The security arm of multinational BT has offered the big four advice to err on the side of caution when opening data up to third parties under Australia's new Consumer Data Right.
Written by Asha Barbaschow, Contributor

Australia's major banks will be forced to make banking data available from the start of the 2020 financial year.

The mandate comes by way of a new open banking regime that forms the first phase of a new Consumer Data Right (CDR) which will allow individuals to "own" their data by granting them open access to their banking, energy, phone, and internet transactions, as well as the right to control who can have it and who can use it.

As banking is the first cab off the rank, the Australian Competition and Consumer Commission (ACCC) will be shaping its legislation around what is immediately required from financial services providers.

A similar initiative is already underway in the United Kingdom, and while the likes of the big four still have a little over eight months to get their ducks in a row and learn from global peers, they have concerns that the security and privacy of their customers may not be as safe when it comes to making it open.

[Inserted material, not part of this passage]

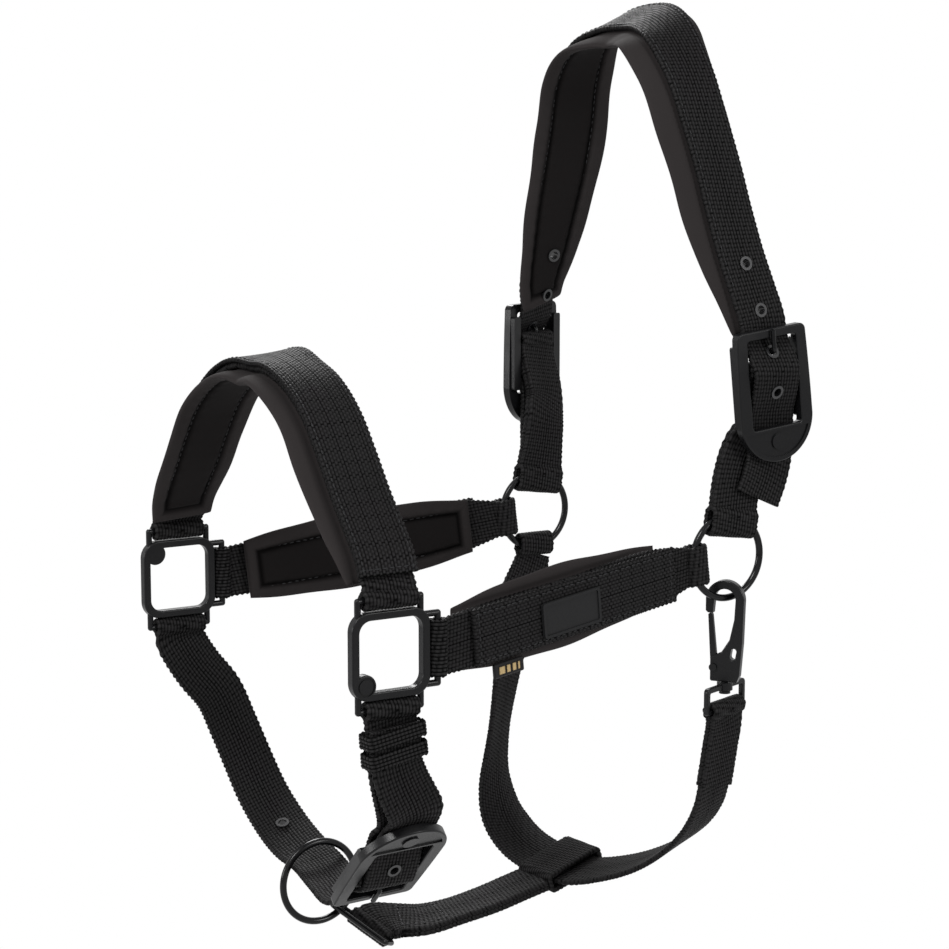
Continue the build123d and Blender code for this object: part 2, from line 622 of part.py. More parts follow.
# ---- Jaw strap: from the wire link back to a sleeve round the throat strap
sleeve_at, sleeve_across = throat_path[7][0], Vector(0, 0.95, 0.30)
sleeve_along = (throat_path[6][0] - throat_path[8][0]).normalized()
sleeve_room = 2.8
jaw_bar = link_centre - link_across * half_short + link_along * 2.5
jaw_start = square_to(Vector(-0.1, 0.97, 0.0), link_along)
sleeve_front = sleeve_at - square_to(sleeve_across, sleeve_along) * (web_width / 2 + sleeve_room / 2 + 1.0)
jaw_run = [(-11.4, 0.878, -173.8, 0.90, 0.25), (-7.0, 0.749, -174.4, 0.96, 0.12),
           (-4.2, 0.579, -172.6, 1.0, 0.0), (-2.2, 0.409, -169.4, 1.0, 0.0),
           (-0.8, 0.250, -165.4, 1.0, 0.0)]    # Y as a share of the way from the sleeve to the link
sleeve_to_link = jaw_bar.Y - sleeve_at.Y
jaw_path = [(jaw_bar + jaw_start * (link_wire + seat_gap + out), link_along, 22.0)
            for out in (1.2, 4.6)]
jaw_path += [(Vector(x, sleeve_at.Y + sleeve_to_link * share, z), Vector(wx, wy, -wy), web_width)
             for x, share, z, wx, wy in jaw_run]
jaw_path += [(sleeve_front, sleeve_along, web_width)]
with BuildPart() as jaw_strap:
    ribbon(jaw_path, 2 * web_thick, -web_thick)
    eye(jaw_bar, jaw_start, link_along, 22.0, link_wire)
    sleeve_plane = Plane(origin=sleeve_at, x_dir=square_to(sleeve_across, sleeve_along), z_dir=sleeve_along)
    with BuildSketch(sleeve_plane):
        RectangleRounded(web_width + sleeve_room + 2 * web_thick, 3 * web_thick + sleeve_room, 2.6)
        RectangleRounded(web_width + sleeve_room, web_thick + sleeve_room, 0.5, mode=Mode.SUBTRACT)
    extrude(amount=web_width / 2, both=True)
save(jaw_strap, "jaw_strap")

# ---- Snap hook with its gate and swivel eye. Hook plane: X towards the back of the hook, Y up.
yaw = Vector(1, 0, 0).rotate(Axis.Z, hook_yaw)
hook_plane = Plane(origin=hook_base, x_dir=yaw, z_dir=yaw.cross(Vector(0, 0, 1)))
hook_outer = hook_inner + hook_band
gate_pivot = (-5.0, 6.5)
gate_slot = 2.4
gate_thick = 1.8
rivet_radius = 1.0
nose_end = 31.5
with BuildPart() as snap_hook:
    with BuildSketch(hook_plane.offset(-hook_thick / 2)):
        with BuildLine():
            Polyline((-6.6, 0.6), (-6.0, 0), (6.0, 0), (7.2, 3.0), (8.4, 18.0), (hook_outer, hook_tall))
            ThreePointArc((hook_outer, hook_tall), (0, hook_tall + hook_outer), (-hook_outer, hook_tall))
            Polyline((-hook_outer, hook_tall), (-hook_outer, nose_end + 1), (-hook_outer + 1, nose_end),
                     (-hook_inner - 0.6, nose_end), (-hook_inner, hook_tall))
            ThreePointArc((-hook_inner, hook_tall), (0, hook_tall + hook_inner), (hook_inner, hook_tall))
            Polyline((hook_inner, hook_tall), (4.5, 29.0), (2.4, 19.5), (-1.4, 13.6), (-6.6, 11.0),
                     (-6.6, 0.6))
        make_face()
        with Locations((4.2, 13.0)):
            SlotOverall(5.2, 2.6, rotation=80, mode=Mode.SUBTRACT)
    extrude(amount=hook_thick)
    fillet(snap_hook.edges().filter_by(hook_plane), 0.7)
    with BuildSketch(hook_plane.offset(-gate_slot / 2)):
        with Locations((-5.6, 9.4)):
            Rectangle(7.4, 12.4)
    extrude(amount=gate_slot, mode=Mode.SUBTRACT)
    with BuildSketch(hook_plane):
        with Locations(gate_pivot):
            Circle(rivet_radius + 0.02)
    extrude(amount=hook_thick, both=True, mode=Mode.SUBTRACT)
    with BuildSketch(Plane(origin=hook_base + Vector(0, 0, 0.5))):
        Circle(stem_radius)
    extrude(amount=-5.2)
    with BuildSketch(Plane(origin=hook_base - Vector(0, 0, 4.3))):
        Circle(stem_radius + 1.1)
    extrude(amount=-1.2)
save(snap_hook, "snap_hook")

with BuildPart() as snap_gate:
    with BuildSketch(hook_plane.offset(-gate_thick / 2)):
        with BuildLine():
            Polyline((-6.6, 6.0), (-8.0, nose_end - 0.9), (-7.4, nose_end - 0.35), (-6.4, nose_end - 0.35),
                     (-5.9, nose_end - 0.9), (-3.5, 7.6), (-6.6, 6.0))
        make_face()
        with Locations(gate_pivot):
            Circle(2.0)
            Circle(rivet_radius + 0.08, mode=Mode.SUBTRACT)
    extrude(amount=gate_thick)
save(snap_gate, "snap_gate")

with BuildPart() as snap_rivet:
    with BuildSketch(hook_plane.offset(-hook_thick / 2 - 0.1)):
        with Locations(gate_pivot):
            Circle(rivet_radius)
    extrude(amount=hook_thick + 0.2)
    for height in (-hook_thick / 2 - 0.8, hook_thick / 2 + 0.05):
        with BuildSketch(hook_plane.offset(height)):
            with Locations(gate_pivot):
                Circle(1.8)
        extrude(amount=0.75)
save(snap_rivet, "snap_rivet")

with BuildPart() as swivel_eye:
    eye_face = eye_across.cross(Vector(0, 0, 1))
    eye_plane = Plane(origin=(eye_top + eye_foot) / 2, x_dir=eye_across, z_dir=eye_face)
    with BuildSketch(eye_plane.offset(-eye_wire)):
        RectangleRounded(eye_wide, eye_tall, 2.0)
        RectangleRounded(eye_wide - 4 * eye_wire, eye_tall - 4 * eye_wire, 0.8, mode=Mode.SUBTRACT)
    extrude(amount=2 * eye_wire)
    fillet(swivel_eye.edges().filter_by(eye_plane), 0.5)
    with BuildSketch(Plane(origin=hook_base - Vector(0, 0, 0.4))):
        Circle(stem_radius + 2.1)
    extrude(amount=-3.5)
    with BuildSketch(Plane(origin=hook_base)):
        Circle(stem_radius + 0.08)
    extrude(amount=-5, mode=Mode.SUBTRACT)
save(swivel_eye, "swivel_eye")
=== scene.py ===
import bpy
import json
import math
import numpy as np
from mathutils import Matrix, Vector


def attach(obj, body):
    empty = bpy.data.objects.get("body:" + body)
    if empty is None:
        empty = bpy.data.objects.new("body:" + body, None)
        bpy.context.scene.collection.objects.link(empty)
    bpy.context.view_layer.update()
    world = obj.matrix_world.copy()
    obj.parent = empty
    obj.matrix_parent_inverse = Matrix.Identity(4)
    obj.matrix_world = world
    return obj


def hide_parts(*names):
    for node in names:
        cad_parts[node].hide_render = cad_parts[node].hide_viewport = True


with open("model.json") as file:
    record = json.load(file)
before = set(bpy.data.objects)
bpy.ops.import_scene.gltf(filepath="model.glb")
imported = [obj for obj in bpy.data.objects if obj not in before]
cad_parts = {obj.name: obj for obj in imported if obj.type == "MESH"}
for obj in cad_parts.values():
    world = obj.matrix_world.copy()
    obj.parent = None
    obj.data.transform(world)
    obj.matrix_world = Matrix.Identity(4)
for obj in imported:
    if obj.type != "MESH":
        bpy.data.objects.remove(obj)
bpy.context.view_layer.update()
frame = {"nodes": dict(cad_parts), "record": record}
nodes = frame["nodes"]
rng = np.random.default_rng(11)
print("frame loaded")

# Strap routes in mm, worked out from where the frame's hardware stands
def unit(v):
    return v / np.linalg.norm(v, axis=-1, keepdims=True)


def boxOf(name):
    corners = np.array([nodes[name].matrix_world @ Vector(corner) for corner in nodes[name].bound_box]) * 1000
    return corners.min(axis=0), corners.max(axis=0)


def middleOf(name):
    low, high = boxOf(name)
    return (low + high) / 2


def vec(*values):
    return np.array(values, float)


def squareTo(direction, other):
    other = unit(other)
    return unit(direction - other * (direction @ other))


webValues = {"width": 25.0, "thick": 2.4, "coverWidth": 27.5, "coverThick": 2.0, "padThick": 4.6,
             "layerGap": 0.4, "seatGap": 0.35, "padLean": 0.58, "ringSlack": 0.6}
webWidth, webThick = webValues["width"], webValues["thick"]
coverThick, padThick = webValues["coverThick"], webValues["padThick"]
layerGap, seatGap = webValues["layerGap"], webValues["seatGap"]
seatWall = seatGap + webThick / 2    # from a bar's surface to the middle of the webbing round it

ringLow, ringHigh = boxOf("near_cheek_ring")
ringWire = (ringHigh[0] - ringLow[0]) / 2
ringRadius = (ringHigh[2] - ringLow[2]) / 2 - ringWire
ringSpread = middleOf("near_cheek_ring")[0]
frameValues = {"side": 36.8, "wire": 1.4}
frameReach = -boxOf("near_corner_frame")[0][1] - frameValues["side"] / 2
frameSpread, frameDrop = middleOf("near_corner_frame")[0], -middleOf("near_corner_frame")[2]
loopReach = boxOf("near_corner_frame")[1][2] + frameDrop - frameValues["wire"]

# A station is a place, the direction across the strip and its width; the strip's outer face
# lies inset below the places
lines, loops, eyelets = {}, {}, {}
flip = vec(-1, 1, 1)


def mirroredStations(stations):
    return [(p * flip, a * flip, w) for p, a, w in stations[::-1]]


def addLine(name, stations, thick, inset=0.0, lean=0.0):
    # turns stations into rows of the strip's own middle: place, direction across, width
    rows = []
    for i, (place, across, width) in enumerate(stations):
        along = unit(stations[min(i + 1, len(stations) - 1)][0] - stations[max(i - 1, 0)][0])
        across = squareTo(across, along)
        inward = np.cross(along, across)
        middle = place + inward * (inset + thick / 2) - across * lean * (width - webWidth) / 2
        rows.append([*middle, *across, width])
    lines[name] = (thick, np.array(rows))


def addLoop(name, centre, along, across, width, wire, room=0.0):
    # a loop round a bar; room is how far a ring's curve reaches towards its middle
    loops.setdefault(name, []).append((centre, along, across, width, wire, room))


def addRingLoop(name, centre, along, across, width):
    room = ringRadius - (ringRadius ** 2 - (width / 2) ** 2) ** 0.5 + webValues["ringSlack"]
    addLoop(name, centre + along * ringRadius, along, across, width, ringWire, room)


def onStrip(stations, index, share):
    # place between two stations and the direction away from the head there
    (p, a, w), (q, b, v) = stations[index], stations[index + 1]
    along = unit(q - p)
    return p + (q - p) * share, np.cross(squareTo(a * (1 - share) + b * share, along), along)


buckleValues = {"long": 44.5, "nose": 16.0, "bar": 4.0, "pinPlace": 26.5, "pinLevel": 0.2, "pinRadius": 1.3}
pinPlace, pinRadius = buckleValues["pinPlace"], buckleValues["pinRadius"]


def buckleAt(pin, across, along):
    # the buckle's own directions and the middle of its plate's edge, from its pin
    level = squareTo(across, along)
    out = unit(np.cross(level, along))
    along = np.cross(out, level)
    edge = middleOf(pin) - along * pinPlace - out * buckleValues["pinLevel"]
    return {"edge": edge, "across": level, "along": along, "out": out}


def inBuckle(buckle, along, out, across=0.0):
    return buckle["edge"] + buckle["across"] * across + buckle["along"] * along + buckle["out"] * out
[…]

Addressing the Standing Committee on Economics' review of the performance of Australia's banking and financial system previously, Westpac CEO Brian Hartzer said a significant data breach under such a new regime would "undermine trust and confidence in data sharing and ultimately impact our shared objective of increasing transparency and innovation in the sector".

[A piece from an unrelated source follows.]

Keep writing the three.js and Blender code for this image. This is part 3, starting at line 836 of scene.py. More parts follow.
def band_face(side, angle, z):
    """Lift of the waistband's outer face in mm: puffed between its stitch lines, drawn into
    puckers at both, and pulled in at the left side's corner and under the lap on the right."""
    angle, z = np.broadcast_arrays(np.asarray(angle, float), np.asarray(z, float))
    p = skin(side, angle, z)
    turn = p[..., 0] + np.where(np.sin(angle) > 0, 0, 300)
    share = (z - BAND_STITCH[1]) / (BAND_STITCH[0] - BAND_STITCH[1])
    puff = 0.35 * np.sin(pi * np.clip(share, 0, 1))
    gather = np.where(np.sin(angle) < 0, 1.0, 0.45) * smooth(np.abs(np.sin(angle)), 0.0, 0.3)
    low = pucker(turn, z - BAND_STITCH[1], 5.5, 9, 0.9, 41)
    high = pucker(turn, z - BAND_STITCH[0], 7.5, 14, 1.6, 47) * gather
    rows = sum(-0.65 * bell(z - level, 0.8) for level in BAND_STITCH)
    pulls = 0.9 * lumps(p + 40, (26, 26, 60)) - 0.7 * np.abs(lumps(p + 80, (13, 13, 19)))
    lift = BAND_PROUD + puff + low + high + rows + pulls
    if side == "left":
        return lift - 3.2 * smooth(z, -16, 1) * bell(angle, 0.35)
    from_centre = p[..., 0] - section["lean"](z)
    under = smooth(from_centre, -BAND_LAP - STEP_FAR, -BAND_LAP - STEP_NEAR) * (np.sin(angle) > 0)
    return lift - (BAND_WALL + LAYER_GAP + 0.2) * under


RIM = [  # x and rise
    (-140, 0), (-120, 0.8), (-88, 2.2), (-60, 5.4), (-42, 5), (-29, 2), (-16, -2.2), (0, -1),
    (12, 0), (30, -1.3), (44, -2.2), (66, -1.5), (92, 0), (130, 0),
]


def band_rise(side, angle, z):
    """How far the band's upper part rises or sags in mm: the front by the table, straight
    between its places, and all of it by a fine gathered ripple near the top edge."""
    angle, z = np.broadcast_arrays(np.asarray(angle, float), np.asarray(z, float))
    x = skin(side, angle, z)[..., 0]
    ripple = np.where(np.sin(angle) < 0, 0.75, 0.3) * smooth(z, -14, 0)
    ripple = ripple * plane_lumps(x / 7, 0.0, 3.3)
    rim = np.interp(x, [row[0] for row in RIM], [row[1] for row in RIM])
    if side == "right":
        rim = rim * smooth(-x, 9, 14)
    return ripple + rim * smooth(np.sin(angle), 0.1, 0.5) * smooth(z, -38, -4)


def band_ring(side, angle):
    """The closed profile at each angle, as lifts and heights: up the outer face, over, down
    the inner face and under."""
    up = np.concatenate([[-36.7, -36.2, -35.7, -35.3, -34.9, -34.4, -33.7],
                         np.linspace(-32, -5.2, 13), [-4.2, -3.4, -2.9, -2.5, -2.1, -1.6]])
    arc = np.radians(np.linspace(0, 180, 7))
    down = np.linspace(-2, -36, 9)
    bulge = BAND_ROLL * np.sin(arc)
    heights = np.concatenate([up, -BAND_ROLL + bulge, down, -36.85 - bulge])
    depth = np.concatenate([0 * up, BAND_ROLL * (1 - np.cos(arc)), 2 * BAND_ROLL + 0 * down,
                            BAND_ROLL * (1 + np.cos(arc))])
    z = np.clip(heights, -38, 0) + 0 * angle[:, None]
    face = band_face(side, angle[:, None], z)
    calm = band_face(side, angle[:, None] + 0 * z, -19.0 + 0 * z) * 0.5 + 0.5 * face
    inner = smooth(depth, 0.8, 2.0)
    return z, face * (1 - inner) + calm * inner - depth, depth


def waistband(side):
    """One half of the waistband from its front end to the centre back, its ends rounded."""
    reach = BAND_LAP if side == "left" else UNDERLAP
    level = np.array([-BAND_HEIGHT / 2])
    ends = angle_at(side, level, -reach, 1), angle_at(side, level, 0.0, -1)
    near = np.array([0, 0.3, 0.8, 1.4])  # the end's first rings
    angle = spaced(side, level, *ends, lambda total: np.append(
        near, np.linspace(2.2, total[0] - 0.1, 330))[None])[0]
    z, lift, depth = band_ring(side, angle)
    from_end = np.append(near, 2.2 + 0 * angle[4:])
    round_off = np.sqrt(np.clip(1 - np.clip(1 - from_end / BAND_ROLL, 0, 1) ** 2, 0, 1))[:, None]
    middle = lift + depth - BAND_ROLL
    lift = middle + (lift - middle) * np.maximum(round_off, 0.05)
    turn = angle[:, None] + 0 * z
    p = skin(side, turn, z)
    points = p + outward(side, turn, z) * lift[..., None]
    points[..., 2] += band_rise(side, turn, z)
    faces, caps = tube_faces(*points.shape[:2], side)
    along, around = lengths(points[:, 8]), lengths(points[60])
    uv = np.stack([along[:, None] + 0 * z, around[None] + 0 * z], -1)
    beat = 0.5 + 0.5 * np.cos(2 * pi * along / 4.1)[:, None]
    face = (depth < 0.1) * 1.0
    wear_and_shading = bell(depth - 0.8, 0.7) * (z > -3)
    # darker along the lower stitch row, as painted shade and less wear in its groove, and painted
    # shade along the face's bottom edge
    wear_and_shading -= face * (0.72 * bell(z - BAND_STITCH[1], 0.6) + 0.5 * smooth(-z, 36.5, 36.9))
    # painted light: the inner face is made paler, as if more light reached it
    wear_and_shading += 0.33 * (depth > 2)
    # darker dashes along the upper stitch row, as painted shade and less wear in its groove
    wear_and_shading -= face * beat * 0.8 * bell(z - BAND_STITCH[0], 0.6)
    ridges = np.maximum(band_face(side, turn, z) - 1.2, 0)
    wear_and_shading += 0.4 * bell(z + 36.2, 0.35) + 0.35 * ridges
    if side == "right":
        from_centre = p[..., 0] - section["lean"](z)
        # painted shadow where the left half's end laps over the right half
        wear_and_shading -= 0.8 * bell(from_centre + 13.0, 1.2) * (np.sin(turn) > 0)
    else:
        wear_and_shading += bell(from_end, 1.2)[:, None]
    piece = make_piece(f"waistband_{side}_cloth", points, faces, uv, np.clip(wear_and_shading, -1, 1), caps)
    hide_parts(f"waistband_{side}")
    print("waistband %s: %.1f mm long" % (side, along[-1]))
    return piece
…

Discussing the open banking regime on Thursday, chief executive of BT Security Mark Hughes offered his sympathies to Australian financial services providers.

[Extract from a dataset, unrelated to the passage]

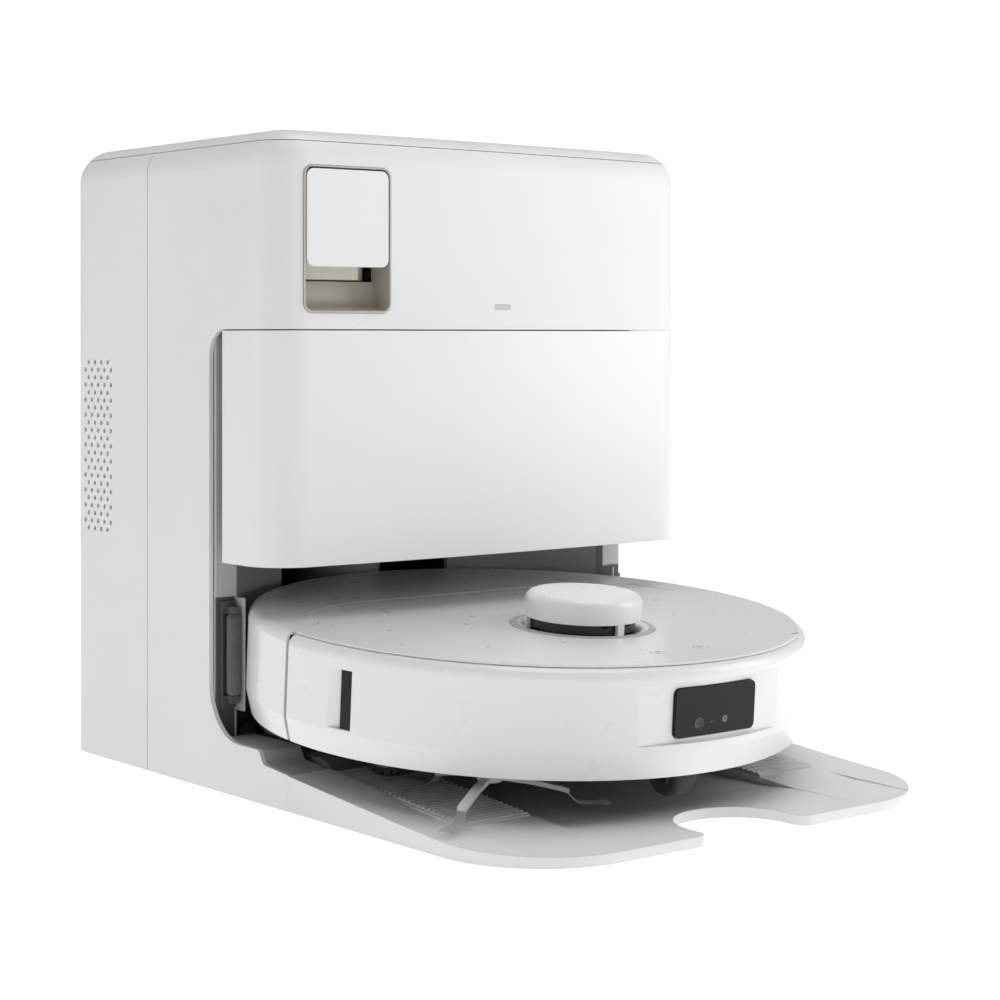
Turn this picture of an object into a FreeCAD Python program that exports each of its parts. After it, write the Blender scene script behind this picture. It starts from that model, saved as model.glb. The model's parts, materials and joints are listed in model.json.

"You breathe a big sigh and think, you've got two opposing things which are really juxtaposed and there's no -- they don't meet in the middle -- and we're sort of left with the conundrum to deal with it," Hughes told the British Chamber of Commerce in Sydney. "It's still your data, in whatever you do with it."

According to Hughes, it's best to err on the side of caution -- "especially in today's climate" -- when it comes to opening up data for third-party consumption, and wrap security provisions around it anyway.

"I might have decided to put parts of that risk into the services I provide to you, but ultimately it's still your reputation, your risk that's at stake, and so transferring that is extremely tricky," he continued.

"Ourselves in the UK, we have a regulatory, separated access division called Openreach where there's a lot of information sharing that goes on there. But in financial services the data is a bit different, it's a bit more valuable, people are interested in it."

Hughes said to ensure there are limits on the data sets, because it is still business data and the risk cannot be transferred away.

"When it comes to it, I would, as I have done in our organisation, is err on the side of we're carrying that risk, it's our brand and reputation at stake, so therefore I will work out how to do it."

He clarified, however, that it isn't about making it difficult for competing firms.

"We're well beyond that in the telecom space in the UK, and that was never the case in the first place ... ultimately it is our risk," he added.